Obviously, Steve Jobs gets the importance of innovation. According to the Wall Street Journal, Apple recently announced plans to begin producing iPhones that will work on the CDMA network. This would allow them to run on carriers other than AT&T. In addition, the new iPhones, scheduled for a summer release, are likely to be thinner and have a faster processing speed. Apple could leave the iPhone just as it is for a year or so and do just fine in the market, but that’s not good enough. In spite of the iPhone’s huge success, Apple will not be complacent in its product development. Compliance is your product, and you should take the same attitude of constant and never ending improvement.
You may not consider lack of innovation a problem. Regulations and standards are clearly spelled out, and a good compliance program will acknowledge these standards, build policy and controls to ensure compliance and a system of evidence tracking that will prove your innocence. If you build a flexible program, as standards and regulations change you can adapt quickly. So what’s the dire need for innovation?
You won’t see the need until you step back from the regulations and address the risks that these regulations are trying to mitigate. I’ve written several times about the need to address governance, risk, and compliance from a holistic point of view. This is the critical thinking necessary to uncover the need for innovation. If your goal is to minimize your company’s exposure, you cannot stop at compliance. If you’re still in doubt, just ask Toyota. They claim they are fully compliant with all safety procedures—does it really matter?
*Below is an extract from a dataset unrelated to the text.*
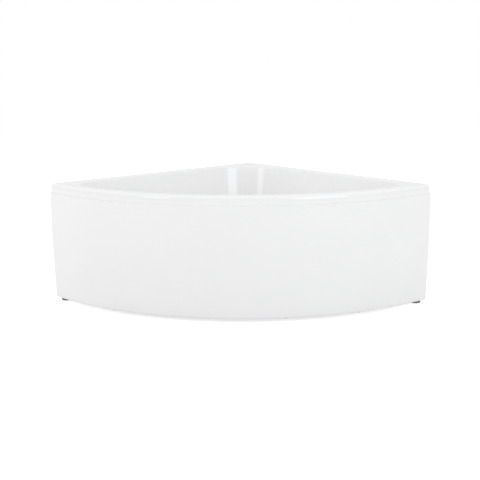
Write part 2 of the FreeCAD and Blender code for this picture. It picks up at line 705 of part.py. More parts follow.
weld_nuts = []
lock_nuts = []
weld_nut_z = num(f"{RAIL_UNDER} - weld_nut_height")
for number, (name, place) in enumerate(foot_points.items(), start=1):
    for kind, nuts, height, low in (
        ("weld_nut", weld_nuts, "weld_nut_height", weld_nut_z),
        ("lock_nut", lock_nuts, "lock_nut_height", num(f"{RAIL_UNDER} - lock_nut_drop")),
    ):
        blank = doc.addObject("Part::Prism", f"{kind}_blank_{number}")
        blank.Polygon = 6
        blank.setExpression("Circumradius", bound("nut_flats_radius"))
        blank.setExpression("Height", bound(height))
        blank.Placement.Base = place + UP * low
        bore = cylinder(f"{kind}_bore_{number}", "stud_radius + running_gap", f"{height} + 2 * tool_over",
                        place + UP * (low - over))
        nut = doc.addObject("Part::Cut", f"{kind}_{number}")
        nut.Base = blank
        nut.Tool = bore
        nuts.append(nut)
    stud = keep(cylinder(f"foot_stud_{number}", "stud_radius", f"{RAIL_UNDER} + stud_reach - pad_sole",
                         place + UP * num("pad_sole")))
    stud.Label = f"foot_stud_{number}"
    keep(turned(f"foot_pad_{number}", [
        ("0", "0"), ("pad_radius", "0"), ("pad_radius", "pad_height / 2"),
        ("pad_radius - pad_bevel", "pad_height"), ("stud_radius", "pad_height"), ("stud_radius", "pad_sole"),
        ("0", "pad_sole"),
    ], Placement(place, Rotation())))
keep(group("weld_nuts", weld_nuts))
keep(group("lock_nuts", lock_nuts))

# ---- wall brackets ----------------------------------------------------------------------------

shelf_top = num(LIP_BOTTOM)
plate = num("bracket_thick")


def wall_bracket(label, offset, on_right_wall):
    """An angle on the wall: its upright leg is screwed on and its shelf carries the tub's lip."""
    turn = Rotation() if on_right_wall else Rotation(UP, 90)
    side = 1 if on_right_wall else -1
    width = num("bracket_width")
    offset *= side
    leg = box(f"{label}_leg", "bracket_thick", "bracket_width", "bracket_leg",
              Vector(half - plate, offset - width / 2, shelf_top - num("bracket_leg")))
    shelf = box(f"{label}_shelf", "bracket_shelf", "bracket_width", "bracket_thick",
                Vector(half - num("bracket_shelf"), offset - width / 2, shelf_top - plate))
    blank = fuse(f"{label}_angle", [leg, shelf])
    tools = []
    for hole, step in enumerate((-1, 1), start=1):
        at = Vector(half - 2 * plate, offset + step * num("bracket_hole_spacing") / 2,
                    shelf_top - num("bracket_leg") / 2)
        tools.append(cylinder(f"{label}_hole_{hole}", "bracket_hole", "3 * bracket_thick", at, ALONG_X))
    bracket = cut(label, blank, tools)
    bracket.Placement = Placement(Vector(), turn)
    keep(bracket)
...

The process of compliance innovation involves constantly improving your risk profile, to reduce your company’s exposure. Since this exposure can never be reduced to zero, this should be an evergreen effort. As difficult as it is for anal-retentive compliance professionals to be creative, you must periodically put on your thinking caps and explore what else could go wrong. Try to keep a healthy attitude about it, as it seems like a somewhat cynical way to view the world. You’re not suspicious or paranoid, but open-minded and inventive in spirit.
Let’s take a look at PCI compliance as an example. If you process credit cards, you must comply with Payment Card Industry’s Data Security Standard (PCI DSS).The first PCI DSS requirement is to install and maintain a firewall configuration to protect cardholder data. You could just put up a firewall and call it a day. After all you are in compliance, right?
The astute and innovative compliance manager won’t stop there. In a proactive and organized manner, this compliance manager will assemble a team to start brainstorming some critical ideas around the risks associated with this requirement. What risk is this requirement attempting to control? It seems like the prevention of unauthorized people accessing your data over a network. Can evil people get to your cardholder data through a network even if you have a firewall? Absolutely!
So, why not start taking extra measures to prevent hackers from coming into your company over the network. You could monitor network traffic for suspicious activity and / or setup traps and decoy data similar to the way banks have dye packs. This is just the tip of the iceberg. Use your collective creative talent to explore other ways to prevent hackers from stealing sensitive cardholder data.
You won’t start thinking in this direction until you start considering the risks associated with the compliance requirement. This is over and above compliance, but goes to the heart of keeping innovation in your compliance program. Start today by assembling your compliance team for an all important innovation brainstorming session.